Uma dica muito importante: neste momento a gestão pública em nível federal, estadual e municipal está definindo os investimentos para 2020, a LOA (Lei Orçamentária Anual). É hora de marcar audiência com gestoras(es) públicas(os) e reivindicar alocação de recursos para bibliotecas em escola do seu bairro, da sua cidade, do seu estado, do nosso País. No site da campanha Eu Quero Minha Biblioteca – www.euquerominhabiblioteca.org.br – você encontra materiais de referência para apoiar você nessa mobilização no chão em que você pisa.


Ler, escrever e argumentar com gosto e competência não é dado genético. É resultado de ofertas qualificadas e sustentáveis de práticas leitoras. Não são @s jovens que não gostam de ler.
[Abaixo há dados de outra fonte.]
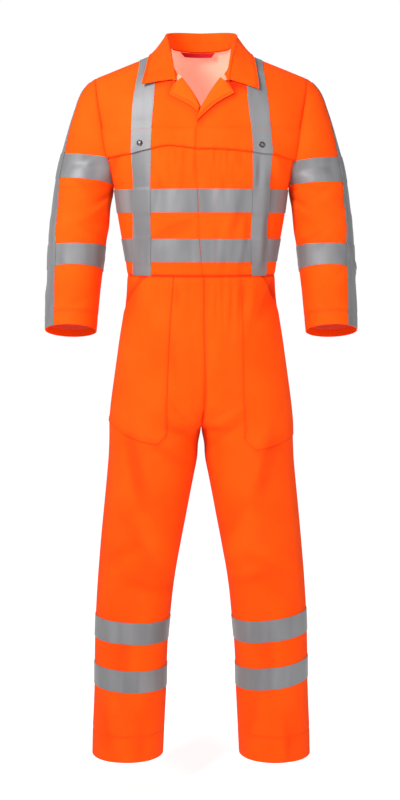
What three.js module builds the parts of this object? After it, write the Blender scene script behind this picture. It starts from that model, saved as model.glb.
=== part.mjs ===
// Boiler suit of bright orange cloth with grey reflecting tape: long sleeves, long legs, open collar.
// Millimetres, +Z up, the front looks along -Y. Zero is midway between the two neck points of the
// shoulders. "right" and "left" are the wearer's: right is -X. Every wall is a thin closed shell round
// a hollow that stays open at the neck, the cuffs and the hems.
import * as THREE from 'three';

// Thickness of the cloths and the distances between pieces.
const CLOTH = 1.5;
const POCKET_CLOTH = 1.2;
const TAPE = 1.0;
const LABEL_CLOTH = 1.0;
const LAY = 0.3;
const SEAM_INSET = 0.17;
const LAP_DIP = 2.0;
const FLY_FLAT = 32;
const SLEEVE_GAP = 0.4;
const ARMPIT_GAP = 2.2;

// Levels of the bodice.
const WAIST_Z = -507;
const ARMPIT_Z = -316;
const ROLL_Z = -184;
const NECK_HALF = 67;
const SHOULDER_TIP = { x: 238, z: -67 };
const NECK_BACK_Y = 75;
const NECK_BACK_Z = -1;
const SECTION_POWER = 2.3;

// Half width and the depth in front of and behind the side line, by height.
const TORSO = [
  { z: -507, half: 169, front: 112, back: 108 },
  { z: -476, half: 173, front: 115, back: 108 },
  { z: -425, half: 181.5, front: 119, back: 110 },
  { z: -367, half: 191, front: 123, back: 113 },
  { z: -316, half: 197, front: 125, back: 116 },
  { z: -262, half: 205, front: 124, back: 118 },
  { z: -230, half: 211, front: 122, back: 118 },
  { z: -184, half: 219, front: 118, back: 116 },
];

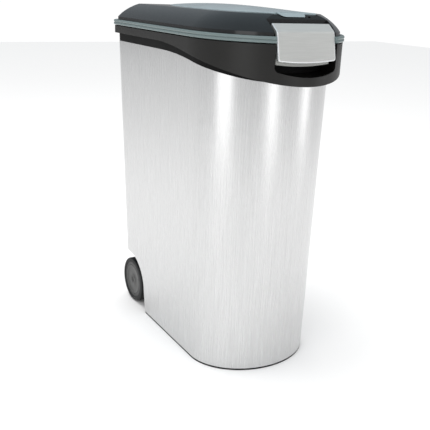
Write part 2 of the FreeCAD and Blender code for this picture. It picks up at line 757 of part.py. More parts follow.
def make_latch_lever():
    """Inner lever: wall behind the face plate, side ribs, pivot lugs and two catch fingers."""
    back = latch_skin + latch_lever_wall
    half = 0.5 * latch_width - 0.3
    pieces = [latch_layer(latch_skin, back, half)]
    rib = latch_layer(latch_skin + 0.5, back + latch_rib_depth, half)
    for sign in (-1, 1):
        low = min(sign * half, sign * (half - latch_lever_wall))
        high = max(sign * half, sign * (half - latch_lever_wall))
        pieces.append(rib.common(slab(low, high, rim_front, 0, latch_bottom + 3.0, crown_z)))
        centre = sign * (0.5 * latch_width - latch_lug_side_inset)
        lug_low = centre - 0.5 * latch_lug_length
        lug_high = centre + 0.5 * latch_lug_length
        pieces.append(rod_x(lug_low, lug_high, latch_pivot_y, latch_pivot_z, latch_lug_radius))
        fold_low = latch_edges(back - 0.5)
        arm = side_profile([(latch_pivot_y, latch_pivot_z - latch_lug_radius),
                            (latch_pivot_y, latch_pivot_z + 0.8 * latch_lug_radius),
                            (fold_low[3].y, fold_low[3].z), (fold_low[1].y, fold_low[1].z),
                            (fold_low[1].y, latch_pivot_z - 2.2 * latch_lug_radius)], lug_low, lug_high)
        pieces.append(arm)
        x = sign * (0.5 * latch_width - notch_side_inset)
        wide = 0.5 * notch_width - 1.0
        finger = slab(x - wide, x + wide,
                      rim_front + latch_bottom_setback + back, strip_front_y - latch_finger_gap,
                      latch_bottom, latch_bottom + latch_finger_height)
        pieces.append(finger)
    lever = pieces[0].fuse(pieces[1:])
    bore_radius = latch_pin_radius + latch_pin_clearance
    bore = rod_x(-half - 1.0, half + 1.0, latch_pivot_y, latch_pivot_z, bore_radius)
    return lever.cut(bore).removeSplitter()


def latch_pin_span():
    reach = 0.5 * latch_width + latch_side_gap + latch_pin_grip
    return -reach, reach


def make_latch_pin():
    low, high = latch_pin_span()
    return rod_x(low, high, latch_pivot_y, latch_pivot_z, latch_pin_radius)


os.makedirs("parts", exist_ok=True)
nodes = {
    "tub": make_tub(),
    "brushed_wrap": make_wrap(),
    "collar": make_collar(),
    "catch_strip": make_catch_strip(),
    "hinge_rod": make_hinge_rod(),
    "lid_shell": make_shell(),
    "lid_band": make_band(),
    "lid_inlay": make_inlay(),
    "inlay_tab": make_tab(),
    "lid_liner": make_liner(),
    "lid_gasket": make_gasket(),
    "latch_face": make_latch_face(),
    "latch_lever": make_latch_lever(),
    "latch_pin": make_latch_pin(),
}
for side, label in ((-1, "left"), (1, "right")):
    nodes["axle_" + label] = make_axle(side)
    nodes["axle_clip_" + label] = make_clip(side)
    nodes["tyre_" + label] = make_tyre(side)
    nodes["hub_" + label] = make_hub(side)
    nodes["cap_" + label] = make_cap(side)
footprint_centre_y = 0.5 * (hinge_y + hinge_barrel_radius + rim_front + collar_inset)
for name, shape in nodes.items():
    shape.translate(FreeCAD.Vector(0, -footprint_centre_y, 0))
    shape.exportStep("parts/" + name + ".step")
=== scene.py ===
import bpy
import bmesh
import math
from mathutils import Matrix, Vector


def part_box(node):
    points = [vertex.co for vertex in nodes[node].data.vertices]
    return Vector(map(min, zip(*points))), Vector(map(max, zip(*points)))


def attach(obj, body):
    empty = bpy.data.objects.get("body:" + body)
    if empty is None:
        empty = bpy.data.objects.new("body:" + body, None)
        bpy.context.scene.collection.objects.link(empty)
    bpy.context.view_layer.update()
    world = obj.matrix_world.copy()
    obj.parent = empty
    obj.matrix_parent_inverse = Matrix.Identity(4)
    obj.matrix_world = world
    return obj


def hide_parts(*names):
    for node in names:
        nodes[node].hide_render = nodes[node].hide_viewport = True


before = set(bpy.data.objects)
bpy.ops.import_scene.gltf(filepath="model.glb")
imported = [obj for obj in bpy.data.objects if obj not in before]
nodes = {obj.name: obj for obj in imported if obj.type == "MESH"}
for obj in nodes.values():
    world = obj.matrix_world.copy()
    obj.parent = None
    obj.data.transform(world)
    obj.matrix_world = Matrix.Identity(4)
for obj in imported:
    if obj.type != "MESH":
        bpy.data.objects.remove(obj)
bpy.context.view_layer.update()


# ---- Tub ----
# The bin's body: one deep blow-moulded shell of black polypropylene with a fine spark-eroded grain.
# It shows as the dark line under the wrap, in the wheel wells and below the collar's swept edge.

def moulded_plastic(name, colour, roughness, grain_depth, sheen_patches):
    """Injection-moulded plastic: fine grain, slightly uneven gloss, edges eased by the mould."""
    material = bpy.data.materials.new(name)
    material.use_nodes = True
    tree = material.node_tree
    shader = tree.nodes["Principled BSDF"]
    shader.inputs["Specular IOR Level"].default_value = 0.5
    place = tree.nodes.new("ShaderNodeTexCoord")
    grain = tree.nodes.new("ShaderNodeTexNoise")
    grain.inputs["Scale"].default_value = 900.0
    grain.inputs["Detail"].default_value = 3.0
    patches = tree.nodes.new("ShaderNodeTexNoise")
    patches.inputs["Scale"].default_value = 14.0
    patches.inputs["Detail"].default_value = 4.0
    gloss = tree.nodes.new("ShaderNodeMapRange")
    gloss.inputs["From Min"].default_value = 0.3
    gloss.inputs["From Max"].default_value = 0.7
    gloss.inputs["To Min"].default_value = roughness - sheen_patches
    gloss.inputs["To Max"].default_value = roughness + sheen_patches
    tint = tree.nodes.new("ShaderNodeValToRGB")
    tint.color_ramp.elements[0].position = 0.3
    tint.color_ramp.elements[0].color = [0.95 * c for c in colour] + [1.0]
    tint.color_ramp.elements[1].position = 0.7
    tint.color_ramp.elements[1].color = [1.05 * c for c in colour] + [1.0]
    eased = tree.nodes.new("ShaderNodeBevel")
    eased.samples = 4
    eased.inputs["Radius"].default_value = 0.0006
    bump = tree.nodes.new("ShaderNodeBump")
    bump.inputs["Strength"].default_value = grain_depth
    bump.inputs["Distance"].default_value = 0.0002
    links = tree.links
    links.new(place.outputs["Object"], grain.inputs["Vector"])
    links.new(place.outputs["Object"], patches.inputs["Vector"])
    links.new(patches.outputs["Fac"], gloss.inputs["Value"])
    links.new(patches.outputs["Fac"], tint.inputs["Fac"])
    links.new(gloss.outputs["Result"], shader.inputs["Roughness"])
    links.new(tint.outputs["Color"], shader.inputs["Base Color"])
    links.new(grain.outputs["Fac"], bump.inputs["Height"])
    links.new(eased.outputs["Normal"], bump.inputs["Normal"])
    links.new(bump.outputs["Normal"], shader.inputs["Normal"])
    return material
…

Somos nós, como sociedade, que estamos falhando miseravelmente na missão de prover os meios necessários e de forma permanente para que tenham cotidiano e pleno acesso aos livros, às leituras, às práticas leitoras. Não qualquer leitura, mas aquelas que promovam perplexidade, busca de sentido, o livre pensamento, o impulso de seguir lendo. E que nessa jornada vá se preparando para ser um humano melhor neste e para este planeta, “e aprenda a nos salvar de nós mesmos neste pálido ponto azul” suspenso neste vasto universo, como nos alertou Carl Sagan, “o único lar que nós conhecemos até hoje”:

“Olhem de novo esse ponto. É aqui, é a nossa casa, somos nós. Nele, todos a quem ama, todos a quem conhece, qualquer um sobre quem você ouviu falar, cada ser humano que já existiu, viveram as suas vidas. O conjunto da nossa alegria e nosso sofrimento, milhares de religiões, ideologias e doutrinas econômicas confiantes, cada caçador e coletor, cada herói e covarde, cada criador e destruidor da civilização, cada rei e camponês, cada jovem casal de namorados, cada mãe e pai, criança cheia de esperança, inventor e explorador, cada professor de ética, cada político corrupto, cada ‘superestrela’, cada ‘líder supremo’, cada santo e pecador na história da nossa espécie viveu ali – em um grão de pó suspenso num raio de sol”.